(Entries with model source code)

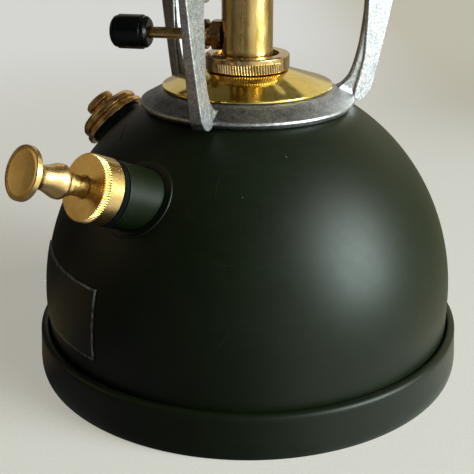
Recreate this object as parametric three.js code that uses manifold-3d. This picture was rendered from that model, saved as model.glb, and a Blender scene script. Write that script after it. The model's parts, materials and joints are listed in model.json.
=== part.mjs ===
// Paraffin pressure lantern, millimetres, +Z up, origin on the table under the tank's axis.
import * as THREE from "three";
import { mergeVertices } from "three/addons/utils/BufferGeometryUtils.js";
import Module from "manifold-3d";

const wasm = await Module();
wasm.setup();

// Clearances and counts
const fit_gap = 0.3;
const overrun = 4;
const round_sides = 40;
const mid_sides = 20;
const small_sides = 14;
const fine_sides = 8;
const FULL_TURN = 2 * Math.PI;
const degrees = Math.PI / 180;

// Tank: an elliptical dome standing in a rolled skirt
const dome_radius = 81.5;
const dome_rise = 85.6;
const dome_centre_z = 28;
const dome_wall = 1;
const dome_foot_z = 7;
const dome_steps = 10;
const skirt_overhang = 4.5;
const skirt_top_z = 17;
const skirt_lean = 0.6;
const skirt_shoulder = 2.2;
const skirt_foot_round = 1.4;
const skirt_foot_width = 3;
const pan_wall = 1.2;
const pan_floor_z = 3.4;
const pan_dish_rise = 1.6;

// Label plate on the dome's left
const label_azimuth = -151.5 * degrees;
const label_width = 56;
const label_height = 27;
const label_drop = 3.5;
const label_thickness = 0.5;
const label_columns = 14;
const label_rows = 4;

// Tank neck and union nut
const neck_radius = 13;
const neck_bore = 9.9;
const neck_foot_radius = 16;
const neck_foot_wall = 1.6;
const gasket_wall = 0.9;
const flange_wall = 1.3;
const nut_radius = 16;
const nut_head_wall = 5.6;
const nut_chamfer = 0.6;
const nut_lip_radius = 11.9;
const nut_lip_wall = 1.6;
const nut_barrel_wall = 1.1;

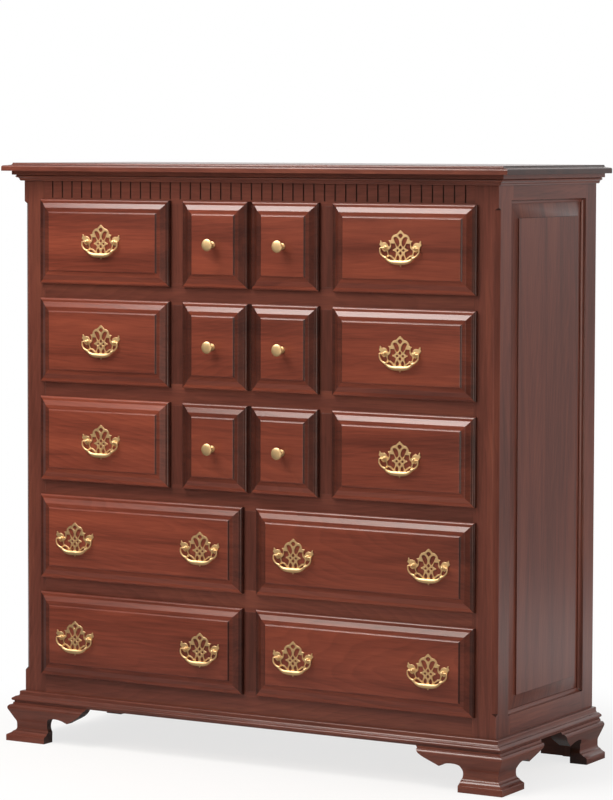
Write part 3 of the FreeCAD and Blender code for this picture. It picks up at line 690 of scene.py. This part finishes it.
# ---------------------------------------------------------------------------
# Inside and back: runners, guides, bottom and six upright back boards of plain poplar, planed
# and left bare. The boards are nailed on with small flat-headed nails.
# ---------------------------------------------------------------------------
# Bare planed poplar: pale, dry and matt, with faint rings
poplar = planed_wood("bare_planed_poplar", "#a2835a", "#b4956a", "#c4a77c", 0.10, Roughness=0.62)
for name, node in (("runners", "web_frames"), ("bottom", "bottom_board")):
    stock = new_stock()
    add_mesh(stock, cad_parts[node].data)
    make_piece(name, stock, [poplar], "case", [node], ease=0.4)


def soft_metal(name, colour, patches, smoothest, roughest):
    """Metal whose shine changes a little from patch to patch."""
    finish = bpy.data.materials.new(name)
    tree = new_tree(finish)
    place = add(tree, "ShaderNodeTexCoord")
    uneven = add(tree, "ShaderNodeTexNoise", Vector=place.outputs["Object"], Scale=patches,
                 Detail=2.0)
    rough = add(tree, "ShaderNodeMapRange", Value=uneven.outputs["Fac"], To_Min=smoothest,
                To_Max=roughest)
    metal = add(tree, "ShaderNodeBsdfPrincipled", Base_Color=linear(colour), Metallic=1.0,
                Roughness=rough.outputs[0])
    add(tree, "ShaderNodeOutputMaterial", Surface=metal.outputs[0])
    return finish


# Bright steel nail heads, slightly dulled
steel = soft_metal("bright_steel_nail_heads", "#a9a8a4", 300.0, 0.30, 0.55)

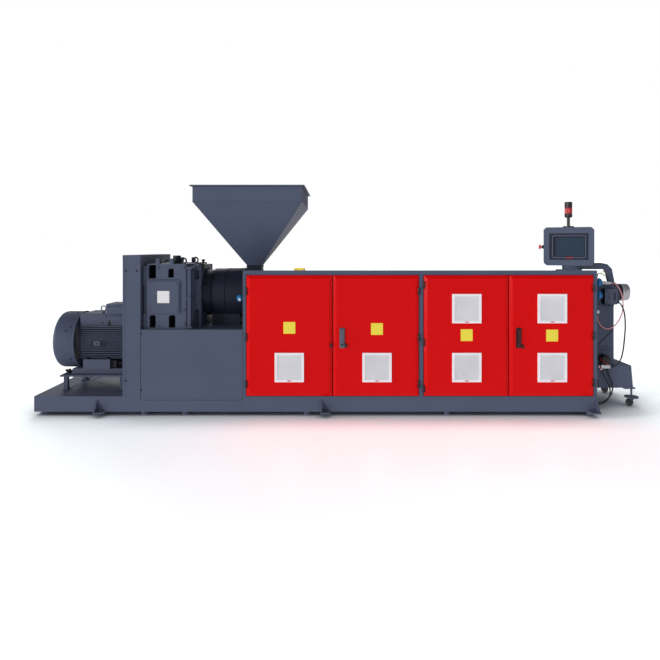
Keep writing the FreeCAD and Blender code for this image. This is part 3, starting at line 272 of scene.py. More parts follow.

SET PROBLEM → Repeat each record in full; every line must match exactly.

TASK OUTPUT →
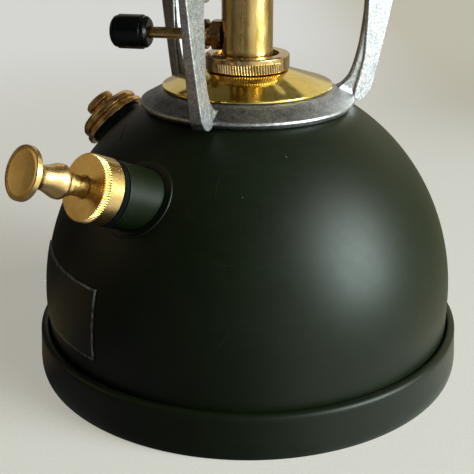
Recreate this object as parametric three.js code that uses manifold-3d. This picture was rendered from that model, saved as model.glb, and a Blender scene script. Write that script after it. The model's parts, materials and joints are listed in model.json.
=== part.mjs ===
// Paraffin pressure lantern, millimetres, +Z up, origin on the table under the tank's axis.
import * as THREE from "three";
import { mergeVertices } from "three/addons/utils/BufferGeometryUtils.js";
import Module from "manifold-3d";

const wasm = await Module();
wasm.setup();

// Clearances and counts
const fit_gap = 0.3;
const overrun = 4;
const round_sides = 40;
const mid_sides = 20;
const small_sides = 14;
const fine_sides = 8;
const FULL_TURN = 2 * Math.PI;
const degrees = Math.PI / 180;

// Tank: an elliptical dome standing in a rolled skirt
const dome_radius = 81.5;
const dome_rise = 85.6;
const dome_centre_z = 28;
const dome_wall = 1;
const dome_foot_z = 7;
const dome_steps = 10;
const skirt_overhang = 4.5;
const skirt_top_z = 17;
const skirt_lean = 0.6;
const skirt_shoulder = 2.2;
const skirt_foot_round = 1.4;
const skirt_foot_width = 3;
const pan_wall = 1.2;
const pan_floor_z = 3.4;
const pan_dish_rise = 1.6;

// Label plate on the dome's left
const label_azimuth = -151.5 * degrees;
const label_width = 56;
const label_height = 27;
const label_drop = 3.5;
const label_thickness = 0.5;
const label_columns = 14;
const label_rows = 4;

// Tank neck and union nut
const neck_radius = 13;
const neck_bore = 9.9;
const neck_foot_radius = 16;
const neck_foot_wall = 1.6;
const gasket_wall = 0.9;
const flange_wall = 1.3;
const nut_radius = 16;
const nut_head_wall = 5.6;
const nut_chamfer = 0.6;
const nut_lip_radius = 11.9;
const nut_lip_wall = 1.6;
const nut_barrel_wall = 1.1;

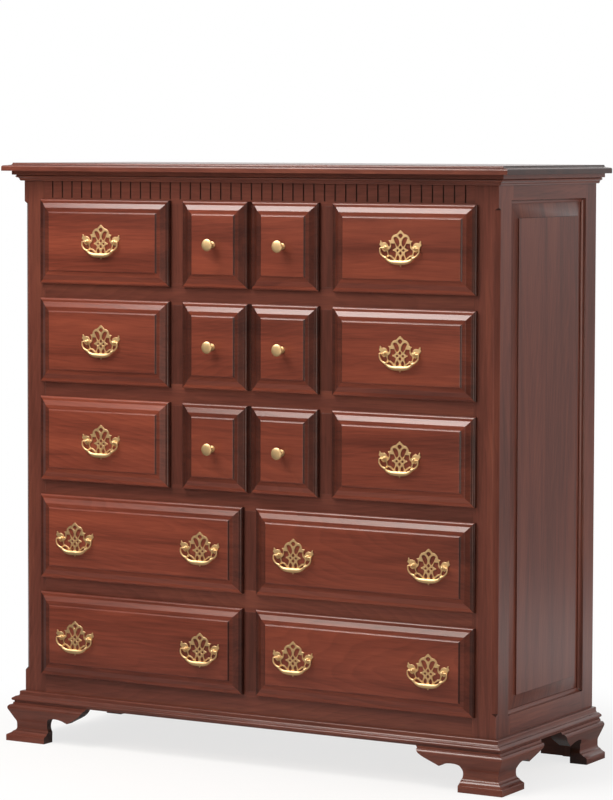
Write part 3 of the FreeCAD and Blender code for this picture. It picks up at line 690 of scene.py. This part finishes it.
# ---------------------------------------------------------------------------
# Inside and back: runners, guides, bottom and six upright back boards of plain poplar, planed
# and left bare. The boards are nailed on with small flat-headed nails.
# ---------------------------------------------------------------------------
# Bare planed poplar: pale, dry and matt, with faint rings
poplar = planed_wood("bare_planed_poplar", "#a2835a", "#b4956a", "#c4a77c", 0.10, Roughness=0.62)
for name, node in (("runners", "web_frames"), ("bottom", "bottom_board")):
    stock = new_stock()
    add_mesh(stock, cad_parts[node].data)
    make_piece(name, stock, [poplar], "case", [node], ease=0.4)


def soft_metal(name, colour, patches, smoothest, roughest):
    """Metal whose shine changes a little from patch to patch."""
    finish = bpy.data.materials.new(name)
    tree = new_tree(finish)
    place = add(tree, "ShaderNodeTexCoord")
    uneven = add(tree, "ShaderNodeTexNoise", Vector=place.outputs["Object"], Scale=patches,
                 Detail=2.0)
    rough = add(tree, "ShaderNodeMapRange", Value=uneven.outputs["Fac"], To_Min=smoothest,
                To_Max=roughest)
    metal = add(tree, "ShaderNodeBsdfPrincipled", Base_Color=linear(colour), Metallic=1.0,
                Roughness=rough.outputs[0])
    add(tree, "ShaderNodeOutputMaterial", Surface=metal.outputs[0])
    return finish


# Bright steel nail heads, slightly dulled
steel = soft_metal("bright_steel_nail_heads", "#a9a8a4", 300.0, 0.30, 0.55)

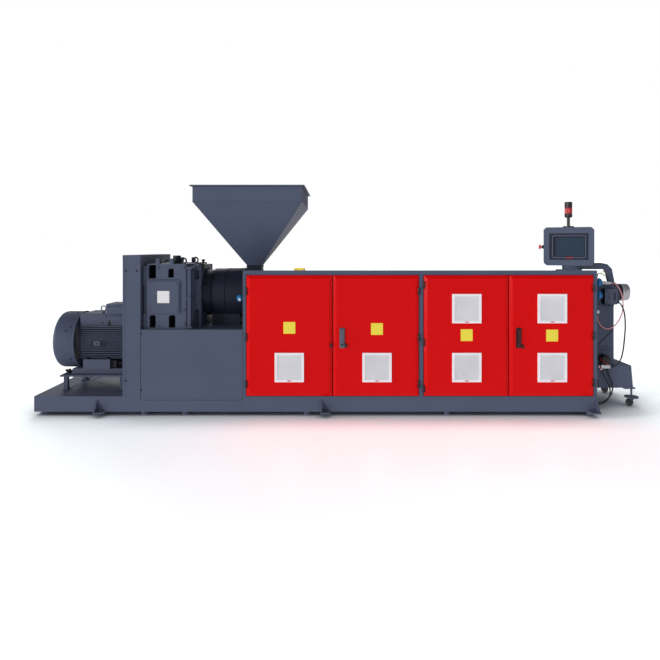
Keep writing the FreeCAD and Blender code for this image. This is part 3, starting at line 272 of scene.py. More parts follow.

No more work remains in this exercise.